28 Oct El irresistible encanto de los misterios sin respuesta
Por Nora Bär
Si se recorrieran en todos sus minúsculos detalles, hasta las vidas de los grandes nombres del arte y de la ciencia parecerían anodinas: centenares de miles de palabras y bocetos de ideas fallidos, actuaciones que nunca lograrán la validez del éxito masivo… En suma, millones de horas de angustia buscando entre las tinieblas el sendero que conduce a ese supremo instante de inspiración que lo cambia todo. Uno pensaría que sólo una pasión rayana en la locura puede explicar semejante persistencia.
Por el contrario, cuando se lo mira con alguna perspectiva, el relato de esos recorridos es atrapante: la bailarina que se convierte en étoile porque le toca interpretar un ballet cuando la protagonista increíblemente se lesiona una hora antes de subir el telón o el escritor que se convierte en una “maldita” voz de culto (como Arthur Rimbaud, que dejó de escribir poemas a los 19 años y de cuya primera edición de Una temporada en el infierno retirará sólo seis ejemplares; el resto llegaría al público en 1901, “apenas” 28 años más tarde).
En el caso de las historias científicas, lo que las vuelve atrapantes es un condimento inefable: el “asombro”. A su modo, los investigadores son una especie de Hércules Poirot, Miss Marple o Philip Marlowe que resuelven enigmas siguiendo un invisible hilo de Ariadna.

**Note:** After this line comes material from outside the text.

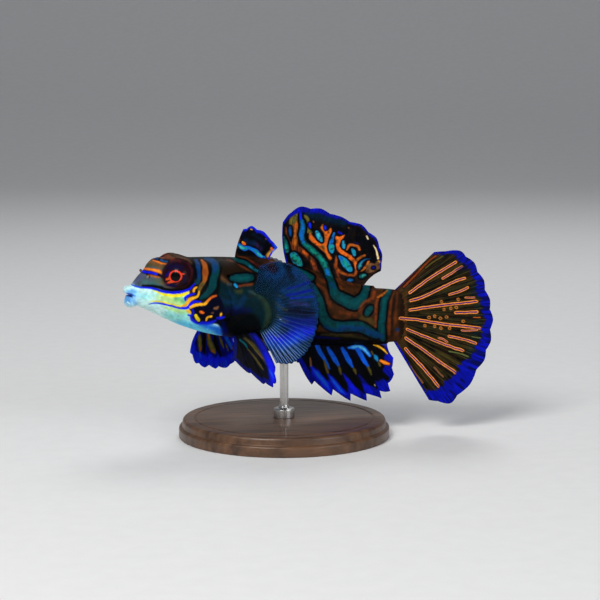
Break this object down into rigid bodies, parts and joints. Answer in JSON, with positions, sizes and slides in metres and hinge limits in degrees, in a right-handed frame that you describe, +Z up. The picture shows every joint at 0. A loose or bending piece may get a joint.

Pero hay enigmas y enigmas: no es lo mismo la materia oscura, una entidad tan inasible que todavía no la pueden capturar ni los equipos científicos más potentes de la actualidad, que el “mecanismo de Anticitera”, un conjunto de engranajes del tamaño de una caja de zapatos cubierto de inscripciones en griego que hace miles de años permitía saber la fecha y la posición del Sol, la Luna, los cinco planetas y las fases de la Luna. O el manuscrito Voynich, un libro ilustrado, escrito hace 500 años por un autor anónimo en un alfabeto no identificado y un idioma incomprensible.
Este segundo tipo de misterios, más concretos y cercanos, ejerce un influjo irresistible e inspira explicaciones descabelladas. Tenemos unos cuantos en nuestro continente. Uno es Tiahuanaco, una ciudad cuyos moradores habrían desaparecido en la bruma de los Andes antes de que los conquistadores llegaran a Perú y de que los incas construyeran su imperio.
Existe más de un escrito que asegura que, sin bestias de carga, estos antiguos habitantes precolombinos edificaron una ciudad en el cielo, a casi 4000 metros de altura, cerca de la frontera actual entre Perú y Bolivia. Allí se encuentra el que podría ser el mayor bloque de piedra extraído de una cantera en el mundo: un monolito de 200 toneladas exquisitamente tallado, que se alza a la entrada del templo de Kalassasaya. ¿Cómo lograron realizar esta obra imponente?
Otro misterio sin respuesta es el ejército de efigies gigantes talladas en roca volcánica y con rostro humano que custodian la isla de Pascua, descubiertas por el almirante holandés Jakob Roggeveen, en 1722.
Pero, por lo menos para mí, el rompecabezas más intrigante de nuestro continente lo componen los asombrosos dibujos en el suelo de la pampa de Nazca, que sólo pueden descubrirse en toda su magnitud desde el aire. Descubiertos en 1939 por Paul Kosok, fascinaron hasta tal punto a la joven matemática alemana Maria Reiche, que se había instalado en Perú como niñera y maestra de los hijos de un diplomático de su país, que finalmente dedicaría toda su vida a estudiarlos.
En el breve libro en alemán, inglés y español en el que los describe, con abundante presentación de mapas y reproducciones (que ella misma publicó en Alemania hace ya medio siglo gracias, en parte, a una subvención de la Corporación de Reconstrucción y Desarrollo de Ica), Reiche se refiere a ellos como “el monumento astronómico más importante de Perú y quizás del mundo”.
Seguramente, la clave de estos acertijos, cuando se la encuentre, será incomparablemente más banal que las teorías que lanzaron a correr discípulos “demasiado” visionarios de Louis Powell, Lobsang Rampa o Carlos Castaneda. Pero, por ahora, el misterio está latente, en medio de selvas tupidas, desiertos inhóspitos, protegido tras la vitrina de un museo, resistiendo el paso del tiempo, acicateándonos para resolverlo. Y esto es fascinante, aunque más no sea para darle trabajo a la imaginación.